*What to work on*. Select the lines that hold the word "Blender" and copy each one.

======== Exercise data

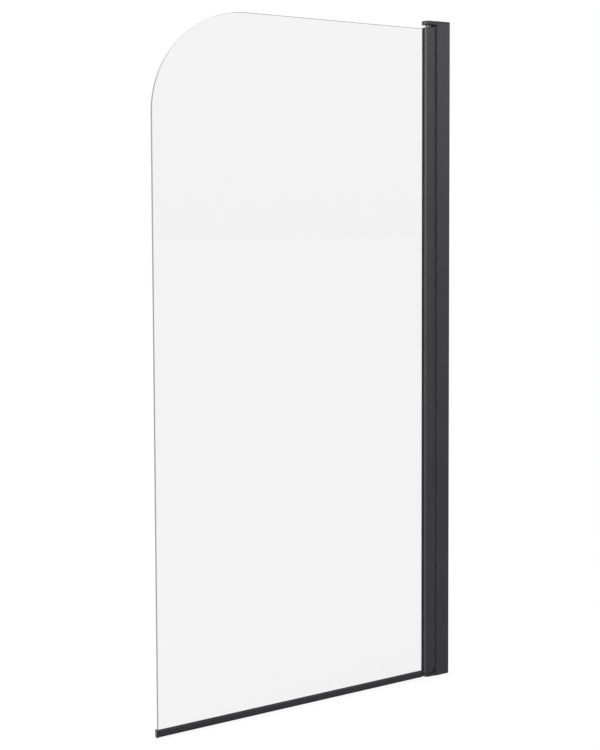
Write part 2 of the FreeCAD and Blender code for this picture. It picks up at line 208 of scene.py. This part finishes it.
def moulded(name, low, high, rough=(0.45, 0.6), grain=1800.0, strength=0.12, drawn=None, level=0.5):
    """Moulded or extruded black plastic or rubber with a fine matt grain."""
    m, nt, out = material(name)
    p = add(nt, "ShaderNodeBsdfPrincipled", IOR=1.5)
    p.inputs["Specular IOR Level"].default_value = level
    v = coords(nt, drawn or (1, 1, 1))
    g = noise(nt, v, grain, 3.0, 0.6)
    cloud = noise(nt, coords(nt), 35.0, 4.0, 0.6)
    c = mix_color(nt, cloud, low, high)
    nt.links.new(c, p.inputs["Base Color"])
    r = ramp(nt, g, [(0.3, rough[0]), (0.7, rough[1])])
    nt.links.new(r.outputs["Color"], p.inputs["Roughness"])
    nt.links.new(bump(nt, g, strength, 0.00015), p.inputs["Normal"])
    nt.links.new(p.outputs[0], out.inputs["Surface"])
    return m


def turned_steel(name, low, high, rough=(0.22, 0.38)):
    """Turned steel: fine rings round a vertical axis and a little handling haze."""
    m, nt, out = material(name)
    p = add(nt, "ShaderNodeBsdfPrincipled", Metallic=1.0, IOR=1.5)
    rings = noise(nt, coords(nt, (0.05, 0.05, 1)), 4200.0, 2.0, 0.6)
    haze = noise(nt, coords(nt), 300.0, 4.0, 0.6)
    c = mix_color(nt, haze, low, high)
    nt.links.new(c, p.inputs["Base Color"])
    r = ramp(nt, rings, [(0.3, rough[0]), (0.7, rough[1])])
    nt.links.new(r.outputs["Color"], p.inputs["Roughness"])
    nt.links.new(bump(nt, rings, 0.2, 0.00008), p.inputs["Normal"])
    nt.links.new(p.outputs[0], out.inputs["Surface"])
    return m


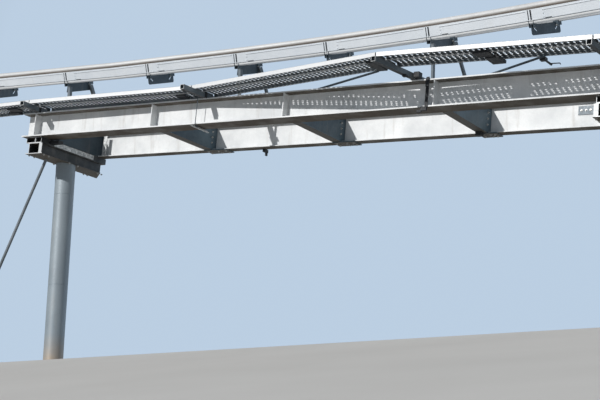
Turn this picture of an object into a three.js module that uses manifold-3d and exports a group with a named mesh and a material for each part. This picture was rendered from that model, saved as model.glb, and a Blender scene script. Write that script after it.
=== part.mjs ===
// Bridge section of an alpine coaster: a banked tubular track and a service walkway,
// carried over a passage by two steel girders on two round columns.
// Millimetres, +Z up, X along the bridge, the walkway on the -Y side.
// The origin is the centre of the left column's foot, at ground level.
// The deck falls to the right: the girders, crossheads, walkway and track stand in its
// own turned frame, while the columns and stays reach down to level ground.

import * as THREE from "three";
import { mergeVertices } from "three/addons/utils/BufferGeometryUtils.js";
import Module from "manifold-3d";

const wasm = await Module();
wasm.setup();

// Clearance left where two pieces meet, and the overlap of welded plates
const seat = 0.3;
const weld = 1;

// Deck: falls to the right, its underside this high above the ground at mid-span
const deckFall = THREE.MathUtils.degToRad(4.43);
const deckHeight = 2742;

// Girders: a broad wide-flange beam on the near side and a narrower one on the far side
const girderLength = 8580;
const girderDepth = 330;
const girderOffset = 584;
const nearGirder = { side: -1, width: 258, web: 9.5, flange: 16.5 };
const farGirder = { side: 1, width: 150, web: 7.5, flange: 11.5 };
const stiffenerPitch = 2040;
const stiffenerThickness = 12;
const stiffenerSetback = 10;

// Cross-beams between the girders, and the seat plates under their far ends
const crossbeamWidth = 130;
const crossbeamWeb = 10;
const crossbeamFlange = 15;
const seatPlateLengths = [370, 330, 250];
const seatPlateThickness = 12;
const seatPlateInner = 490;
const seatPlateOuter = 685;

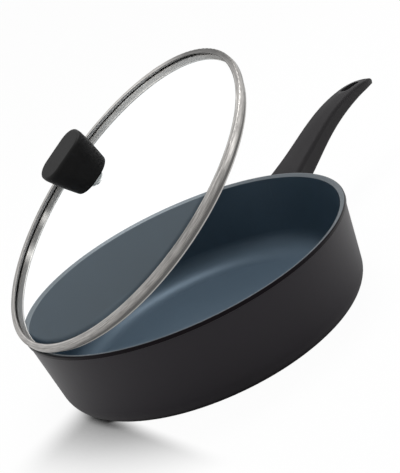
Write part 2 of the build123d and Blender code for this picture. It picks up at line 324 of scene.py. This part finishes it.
def pan_coat():
    """Dark sprayed coat outside, blue-grey ceramic coat inside; the inner floor and the seat around the
    rim are painted lighter as lit, the inner wall and the lip's outer face painted darker as shaded.
    """
    n = Surface("pan_coat")
    place = n.place()
    x, y, z = n.split(place)
    facing = n.add("ShaderNodeTexCoord").outputs["Normal"]
    outward = n.vector("DOT_PRODUCT", facing, n.vector("NORMALIZE", n.join(x, y, 0.0)))
    upward = n.split(facing)[2]
    inside = n.between(n.math("SUBTRACT", upward, outward), -0.3, 0.3)
    seat_high = n.between(z, PAN_SEAT_FOOT - 0.0003, PAN_SEAT_FOOT + 0.0001)
    seat = n.product(seat_high, n.between(outward, 0.45, 0.15))
    lip_high = n.between(z, PAN_LIP_BOTTOM + 0.0002, PAN_LIP_BOTTOM + 0.0007)
    lip_face = n.product(lip_high, n.between(outward, 0.15, 0.45))
    cloud = n.noise(place, COAT_CLOUDS, 3.0)
    fleck = n.noise(place, COAT_FLECKS)
    outer = n.mix(cloud, *OUTER_COAT)
    outer = n.mix(n.between(fleck, 0.62, 0.74, 0.0, 0.18), outer, OUTER_FLECK)
    flat = n.between(upward, 0.40, 0.98)
    # Painted light and shade: the inner floor is painted lighter and the inner wall darker, lit and
    # shaded copies of one coat
    inner = n.mix(flat, n.mix(cloud, *INNER_WALL_SHADED), n.mix(cloud, *INNER_FLOOR_LIT))
    inner = n.mix(n.between(fleck, 0.62, 0.72, 0.0, 0.05), inner, INNER_FLECK)
    colour = n.mix(inside, outer, inner)
    # Painted light: the seat around the rim is the inner coat painted lighter, as lit
    colour = n.mix(seat, colour, SEAT_PAINTED_LIGHT)
    # Painted shade: the lip's outer face is painted near black, as in shade
    colour = n.mix(lip_face, colour, LIP_PAINTED_SHADE)
    metal = n.highest(n.product(inside, 0.30), lip_face)
    rough = n.math("ADD", n.between(inside, 0.0, 1.0, 0.38, 0.37), n.product(cloud, 0.10))
    normal = n.bump(n.noise(place, COAT_GRAIN), 0.08, GRAIN_BUMP)
    normal = n.bump(n.noise(place, COAT_WAVES), 0.04, WAVE_BUMP, normal)
    n.set(colour=colour, rough=rough, metal=metal, normal=normal, specular=COAT_SPECULAR)
    return n.material


def moulded(name, colours, rough):
    """Moulded thermoset: fine grain, faint mottling and slightly polished edges."""
    n = Surface(name)
    place = n.place()
    cloud = n.noise(place, PLASTIC_CLOUDS, 4.0)
    grain = n.noise(place, PLASTIC_GRAIN, 3.0)
    worn = n.between(n.add("ShaderNodeNewGeometry").outputs["Pointiness"], 0.52, 0.60)
    colour = n.mix(n.product(worn, 0.25), n.mix(cloud, *colours), WORN_PLASTIC)
    level = n.math("SUBTRACT", n.math("ADD", rough, n.product(cloud, 0.12)), n.product(worn, 0.1))
    n.set(colour=colour, rough=level, normal=n.bump(grain, 0.14, GRAIN_BUMP),
          specular=PLASTIC_SPECULAR)
    return n.material


def lid_place(n):
    """Radius, height and angle of a point in the lid's own frame, and its share of a turn."""
    arm = n.vector("SUBTRACT", n.place(), tuple(LID_CENTRE))
    height = n.vector("DOT_PRODUCT", arm, tuple(LID_AXIS))
    a = n.vector("DOT_PRODUCT", arm, tuple(LID_TANGENT))
    b = n.vector("DOT_PRODUCT", arm, tuple(LID_AXIS.cross(LID_TANGENT)))
    radius = n.math("SQRT", n.math("ADD", n.product(a, a), n.product(b, b)))
    angle = n.math("ARCTAN2", a, b)
    turn = n.math("ADD", n.math("DIVIDE", angle, 2 * math.pi), 0.5)
    return radius, height, angle, turn


def rolled_steel():
    """Stainless band: fine lines run around it; its grey levels round the lid are painted reflections
    with painted glints, the fold is painted dark as shade and the bead gets a painted highlight.
    """
    n = Surface("rolled_steel")
    radius, height, angle, turn = lid_place(n)
    lines = n.ring_noise(radius, height, angle, 0.010, BAND_LINES, 3.0, 0.6)
    broad = n.ring_noise(radius, height, angle, 0.05, BAND_BROAD)
    skirt_reflection_greys = n.ramp(turn, SKIRT_REFLECTION_GREYS)

    # Lip and side, darker low on the side, with a painted highlight along the lip's inner part and a
    # painted shade line at its very inner edge
    side = n.between(radius, BAND_RADIUS - 0.0004, BAND_RADIUS - 0.0001)
    tone = n.mix(side, n.ramp(turn, LIP_REFLECTION_GREYS), n.ramp(turn, SIDE_REFLECTION_GREYS))
    low_side = n.product(side, n.between(height, 0.0030, 0.0008))
    tone = n.mix(low_side, tone, LOW_SIDE_GREY, "MULTIPLY")
    top = n.between(height, BAND_TOP - 0.0004, BAND_TOP - 0.0001)
    lip_highlight_and_shade = n.product(n.between(radius, BAND_LIP_INNER + 0.0018, BAND_LIP_INNER + 0.0010, 1.0, 1.45),
                      n.between(radius, BAND_LIP_INNER + 0.0007, BAND_LIP_INNER + 0.0004, 1.0, 0.4))
    tone = n.mix(top, tone, n.vector("SCALE", tone, scale=lip_highlight_and_shade))

    # Channel that holds the glass, its fold painted dark as shade, the skirt below it and the skirt's
    # bead with a painted highlight
    channel = n.product(n.between(height, CHANNEL_TOP + 0.00015, CHANNEL_TOP - 0.00015),
                        n.between(radius, BAND_BORE + 0.0001, BAND_BORE - 0.00005))
    tone = n.mix(channel, tone, skirt_reflection_greys)
    fold = n.product(channel, n.between(radius, BAND_FOLD - 0.00015, BAND_FOLD + 0.00015))
    tone = n.mix(fold, tone, FOLD_PAINTED_SHADE)
    below = n.between(height, -0.0002, -0.0006)
    tone = n.mix(below, tone, skirt_reflection_greys)
    bead_top = BEAD_HEIGHT - SKIRT_DROP
    bead = n.between(height, bead_top + 0.0002, bead_top - 0.0002)
    # Painted highlight along the skirt's bead
    tone = n.mix(n.product(bead, 0.8), tone, BEAD_PAINTED_HIGHLIGHT)

    steel = n.mix(n.between(lines, 0.3, 0.7), *BAND_STEEL)
    steel = n.mix(n.product(below, 0.75), steel, BAND_STEEL_PLAIN)
    steel = n.mix(n.between(broad, 0.35, 0.65, 0.0, 0.4), steel, BAND_STEEL_BROAD)
    rolled_edge = n.product(n.between(height, BAND_TOP - 0.0011, BAND_TOP - 0.0008),
                            n.between(radius, BAND_RADIUS - 0.0011, BAND_RADIUS - 0.0008))
    soft = n.highest(rolled_edge, below, channel)
    rough = n.math("ADD", n.between(soft, 0.0, 1.0, 0.24, 0.46), n.product(lines, 0.16))
    n.set(colour=n.mix(1.0, tone, steel, "MULTIPLY"), metal=1.0, rough=rough,
          normal=n.bump(lines, 0.04, FINE_BUMP))
    return n.material


def clear_glass():
    """Tempered glass with a ground grey edge painted with reflection greys; a faint even glow is a
    painted reflection of the studio.
    """
    n = Surface("clear_glass")
    radius, height, angle, turn = lid_place(n)
    tint = n.mix(n.ring_noise(radius, height, angle, 0.1, GLASS_FLOW), *GLASS_TINT)
    edge = n.between(radius, GLASS_RADIUS - 0.0004, GLASS_RADIUS - 0.0002)
    foot = n.between(height, GLASS_BOTTOM + 0.0006, GLASS_BOTTOM + 0.0002)
    # Painted reflections: the ground edge's grey levels round the lid, darker at its foot
    ground = n.mix(foot, n.ramp(turn, RIM_REFLECTION_GREYS), GLASS_FOOT)
    # Painted reflection: the glass glows faintly, fading out near its rim
    painted_reflection = n.mix(n.between(radius, 0.1265, 0.1300), PAINTED_GLASS_REFLECTION, NOTHING)
    n.set(colour=n.mix(edge, tint, ground), metal=edge, rough=n.product(edge, 0.7), ior=GLASS_IOR,
          clear=1.0, glow=painted_reflection, glow_strength=GLASS_REFLECTION_STRENGTH)

    # Light and grazing looks pass straight through
    grazing = n.between(n.add("ShaderNodeLayerWeight").outputs["Facing"], 0.78, 0.86)
    pass_light = n.add("ShaderNodeBsdfTransparent")
    pass_light.inputs["Color"].default_value = with_alpha(GLASS_PASS)
    path = n.add("ShaderNodeLightPath")
    n.mix_in(n.highest(path.outputs["Is Shadow Ray"], grazing), pass_light)
    return n.material


def turned_steel(name, colours, rough):
    """Machined metal with rings about the vertical through the part's origin."""
    n = Surface(name)
    x, y, z = n.split(n.place())
    radius = n.vector("LENGTH", n.join(x, y, 0.0))
    lines = n.ring_noise(radius, z, n.math("ARCTAN2", x, y), 0.004, DISC_RINGS, 3.0, 0.6)
    n.set(colour=n.mix(lines, *colours), metal=1.0,
          rough=n.math("ADD", rough, n.product(lines, 0.15)), normal=n.bump(lines, 0.15, FINE_BUMP))
    return n.material


def plain_metal(name, colours, rough):
    """Metal with an even fine grain."""
    n = Surface(name)
    grain = n.noise(n.place(), METAL_GRAIN, 3.0, 0.6)
    n.set(colour=n.mix(grain, *colours), metal=1.0,
          rough=n.math("ADD", rough, n.product(grain, 0.14)), normal=n.bump(grain, 0.1, FINE_BUMP))
    return n.material


def soft_rubber(name, colours, rough):
    """Rubber or silicone with a soft mottled skin."""
    n = Surface(name)
    cloud = n.noise(n.place(), RUBBER_GRAIN, 3.0)
    n.set(colour=n.mix(cloud, *colours), rough=n.math("ADD", rough, n.product(cloud, 0.1)),
          normal=n.bump(cloud, 0.1, FINE_BUMP))
    return n.material


def put(material, *names):
    """Gives CAD nodes this material."""
    for name in names:
        mesh = nodes[name].data
        mesh.materials.clear()
        mesh.materials.append(material)


def floor():
    """Pale floor that shows white, apart from the soft shadow to one side of the pan."""
    half = FLOOR_HALF
    corners = [(-half, -half, 0), (half, -half, 0), (half, half, 0), (-half, half, 0)]
    mesh = bpy.data.meshes.new("studio_floor")
    mesh.from_pydata(corners, [], [(0, 1, 2, 3)])
    piece = bpy.data.objects.new("studio_floor", mesh)
    bpy.context.scene.collection.objects.link(piece)
    n = Surface("studio_floor")
    place = n.place()
    x, y, _ = n.split(place)
    n.set(colour=n.mix(n.noise(place, FLOOR_CLOUDS), *FLOOR_PAPER), rough=0.7, specular=0.2)

    # The shade that the camera sees lies beside the pan; reflections see it all round the pan
    path = n.add("ShaderNodeLightPath")
    across = n.vector("DOT_PRODUCT", place, SHADE_CUT_NORMAL)
    beside = n.highest(n.between(across, -0.1170, -0.1330), n.between(y, 0.0, 0.03))
    beside = n.product(beside, n.between(y, 0.092, 0.046), n.between(x, 0.0, -0.06))
    beside = n.highest(beside, path.outputs["Is Glossy Ray"])
    fade = n.between(x, -0.200, -0.135, 0.7, 1.28)
    nearby = n.add("ShaderNodeAmbientOcclusion", samples=SHADE_SAMPLES)
    nearby.inputs["Distance"].default_value = SHADE_REACH
    shade = n.product(n.math("SUBTRACT", 1.0, nearby.outputs["AO"]), fade, beside)
    glow = n.add("ShaderNodeEmission")
    n.feed(glow.inputs["Strength"], n.math("SUBTRACT", 1.0, shade, clamp=True))
    n.mix_in(n.product(n.shown_white(path), FLOOR_GLOW), glow)
    mesh.materials.append(n.material)


def world():
    """White for the camera, in reflections and through the glass, and dimmer as a light."""
    scene_world = bpy.data.worlds.new("studio")
    bpy.context.scene.world = scene_world
    scene_world.use_nodes = True
    n = Nodes(scene_world.node_tree)
    background = n.add("ShaderNodeBackground")
    background.inputs["Color"].default_value = (1, 1, 1, 1)
    seen = n.shown_white(n.add("ShaderNodeLightPath"))
    n.feed(background.inputs["Strength"], n.between(seen, 0.0, 1.0, WORLD_LEVEL, 1.0))
    n.feed(n.add("ShaderNodeOutputWorld").inputs[0], background.outputs[0])


def lamp(name, place, size, watts):
    data = bpy.data.lights.new(name, "AREA")
    data.shape = "RECTANGLE"
    data.size, data.size_y = size
    data.energy = watts
    piece = bpy.data.objects.new(name, data)
    bpy.context.scene.collection.objects.link(piece)
    piece.visible_transmission = False
    piece.location = place
    piece.rotation_euler = (Vector(LAMP_TARGET) - Vector(place)).to_track_quat("-Z", "Y").to_euler()


def camera():
    data = bpy.data.cameras.new("camera")
    data.sensor_width = SENSOR_MM
    data.lens = FOCAL_PIXELS * SENSOR_MM / IMAGE_LONG_SIDE
    data.clip_start = CAMERA_NEAR
    piece = bpy.data.objects.new("camera", data)
    bpy.context.scene.collection.objects.link(piece)
    columns = (Vector(CAMERA_RIGHT), Vector(CAMERA_UP), Vector(CAMERA_BACK))
    turn = Matrix(columns).transposed().to_4x4()
    piece.matrix_world = Matrix.Translation(CAMERA_PLACE) @ turn
    bpy.context.scene.camera = piece


put(pan_coat(), "pan_body")
put(moulded("handle_moulding", HANDLE_PLASTIC, 0.50), "handle_grip")
put(moulded("knob_moulding", KNOB_PLASTIC, 0.48), "lid_knob")
put(rolled_steel(), "lid_band")
put(clear_glass(), "lid_glass")
put(turned_steel("disc_steel", DISC_STEEL, 0.25), "base_disc")
put(plain_metal("bracket_steel", BRACKET_STEEL, 0.3), "handle_bracket")
put(plain_metal("plated_steel", PLATED_STEEL, 0.20), "handle_screw", "handle_washer", "knob_screw")
put(plain_metal("washer_steel", WASHER_STEEL, 0.30), "knob_washer")
put(plain_metal("insert_brass", INSERT_BRASS, 0.25), "knob_insert")
put(soft_rubber("gasket_rubber", GASKET_RUBBER, 0.6), "knob_gasket")
put(soft_rubber("grommet_silicone", GROMMET_SILICONE, 0.5), "glass_grommet")

floor()
world()
for values in LAMPS:
    lamp(*values)
camera()

view = bpy.context.scene.view_settings
view.view_transform = "Standard"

================

*Exercise solution*.
Write part 2 of the FreeCAD and Blender code for this picture. It picks up at line 208 of scene.py. This part finishes it.
Turn this picture of an object into a three.js module that uses manifold-3d and exports a group with a named mesh and a material for each part. This picture was rendered from that model, saved as model.glb, and a Blender scene script. Write that script after it.
Write part 2 of the build123d and Blender code for this picture. It picks up at line 324 of scene.py. This part finishes it.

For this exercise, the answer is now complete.